No cômputo geral, o edifício de predominância  vertical acaba por sair mais económico?

É uma economia inicial, mas depois há que entrar com a exploração do hospital. No entanto, mesmo a economia inicial não ultrapassa cinco a dez por cento.

Há pouco tempo escreveu uma carta ao Conselho de Administração do Centro Hospitalar Universitário de Coimbra  (CHUC) relacionada com o painel de azulejos do mestre Querubim Lapa colocado no átrio de entrada do Hospital da Universidade de Coimbra. Pode explicar-nos os motivos que o nortearam?

Eu soube, através de um colega, que um arquiteto tinha escrito um artigo num jornal de Coimbra dizendo que o painel cerâmico que o Querubim Lapa fez, a meu convite, para os HUC, estaria tapado. Fiquei atónito com essa situação e resolvi, aquando de uma vinda a Coimbra, tirar um tempo para ir ao hospital ver o que se estava a passar. Verifiquei que quem entra no hospital não se apercebe que existe um painel cerâmico porque ele foi totalmente envolvido por um painel de madeira. Trata-se de uma obra de arte com 14 metros de comprimento por 3 de altura. Eu fiquei incomodado com isto, até porque tinha sido encarregue de designar um artista plástico para conceber uma obra para aquele espaço. Convidei-o, a proposta dele foi aceite e o painel foi executado. Esteve ali umas dezenas de anos e agora, no séc. XXI, aparece ocultado por um painel de madeira pintado com uma designação alusiva aos 100 anos da Ortopedia em Portugal!

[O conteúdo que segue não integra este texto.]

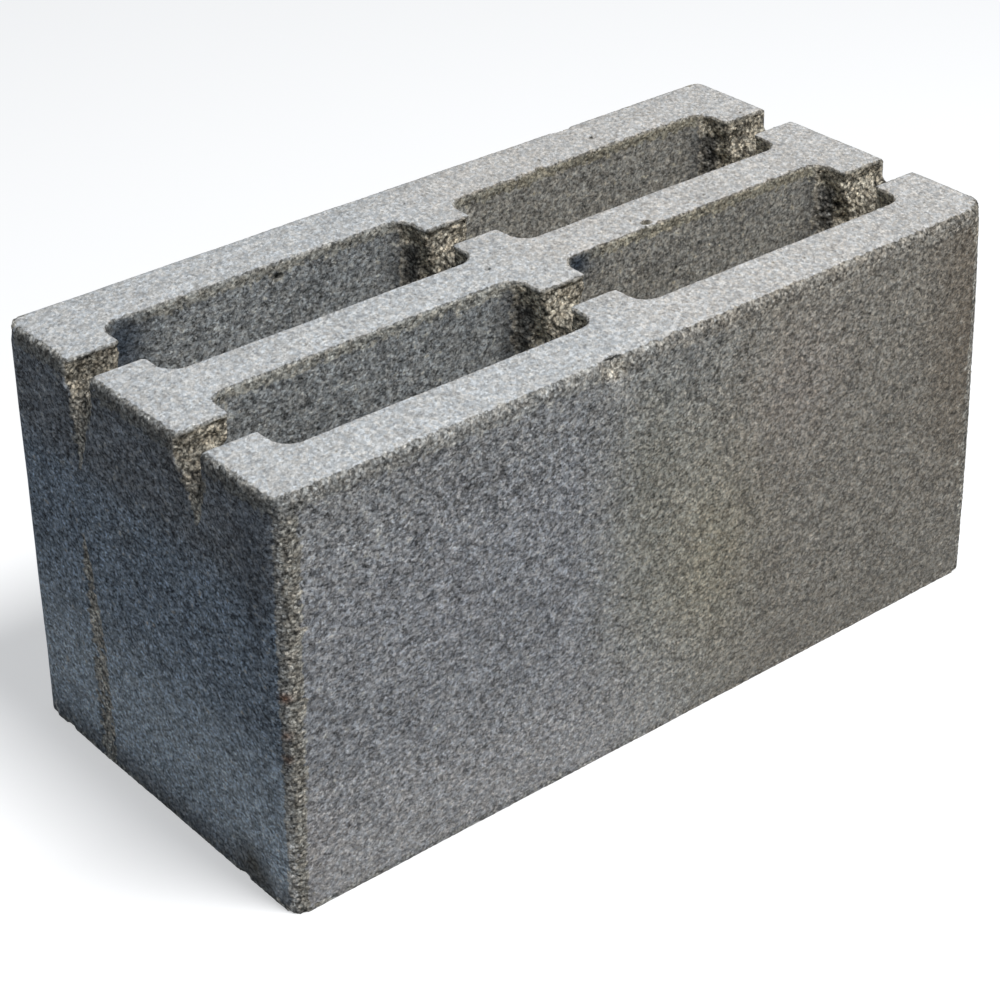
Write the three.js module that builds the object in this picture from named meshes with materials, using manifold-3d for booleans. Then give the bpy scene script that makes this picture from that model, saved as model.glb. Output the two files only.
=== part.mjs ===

Resolvi escrever uma carta ao Presidente do Conselho de Administração do CHUC e a resposta não demorou – escrevi a carta a 26 de janeiro e recebi a resposta a 2 de fevereiro. O Presidente do Conselho de Administração solicitou parecer ao Gabinete de Comunicação e Relações Públicas do CHUC, que justificou a situação com “opções logísticas relacionadas com exposições realizadas e/ou a realizar no átrio dos Hospitais da Universidade de Coimbra”. Acrescenta ainda que “o painel está devidamente preservado e que ‘ficar tapado’ não é um destino definitivo mas uma questão meramente temporária.” No entanto, a ocultação do painel já tem vários anos! Face a isto, ainda irei enviar nova carta ao Presidente do Conselho de Administração a insistir que aquele átrio tem espaço para fazer exposições. Aliás, fiquei até impressionado quando lá estive porque, numa das zonas que deveria, na minha opinião, ser aproveitada para fazer exposições, havia uma série de equipamentos, uma mesa de bloco operatório, armários e instrumentos dispostos sem o devido cuidado expositivo.

O hall de entrada dos auditórios é o átrio nobre, portanto era aqui que deviam ser colocadas estas exposições.

Recentemente, quando o presidente do Irão se deslocou a Roma, foram tapadas estátuas de figuras nuas no Vaticano, até parece haver aqui uma relação com essa situação…

Além da insensibilidade, esta situação demonstra desconhecimento. Nas obras públicas, a existência de uma percentagem do valor global da obra, é para aplicação em obras de arte,  é obrigatório por lei. Curiosamente, em 2010 o Hospital da Cova da Beira fez uma sessão comemorativa dos 10 anos da sua entrada em funcionamento, e convidou-me a mim e ao artista plástico por mim escolhido para fazer os painéis de azulejos que estão no átrio de entrada para lá irmos. Foi colocada, junto aos painéis, uma placa a dizer quem era o autor daquelas obras. No Hospital de Cova da Beira, as pessoas valorizam muito a entrada nobre do hospital e o que lá está contido. Por contraponto, na cidade da cultura, dos estudantes e da universidade mais antiga do país, tapa-se uma obra de arte, incontestavelmente valiosa!

António Rocha Lobo licenciou-se em Arquitetura na Escola Superior de Belas Artes de Lisboa. Formou-se em 1976 e até 1981 trabalhou na Câmara Municipal Vila Franca de Xira. A partir de 1981 e até se reformar, em 2012, desenvolveu o seu percurso na empresa Teixeira Duarte. O seu primeiro trabalho ao serviço daquela empresa foi o acompanhamento do projeto da construção do Hospital de Coimbra, já iniciada. Embora tenha tido outros trabalhos, grande parte do seu percurso centrou-se no projeto e construção de hospitais.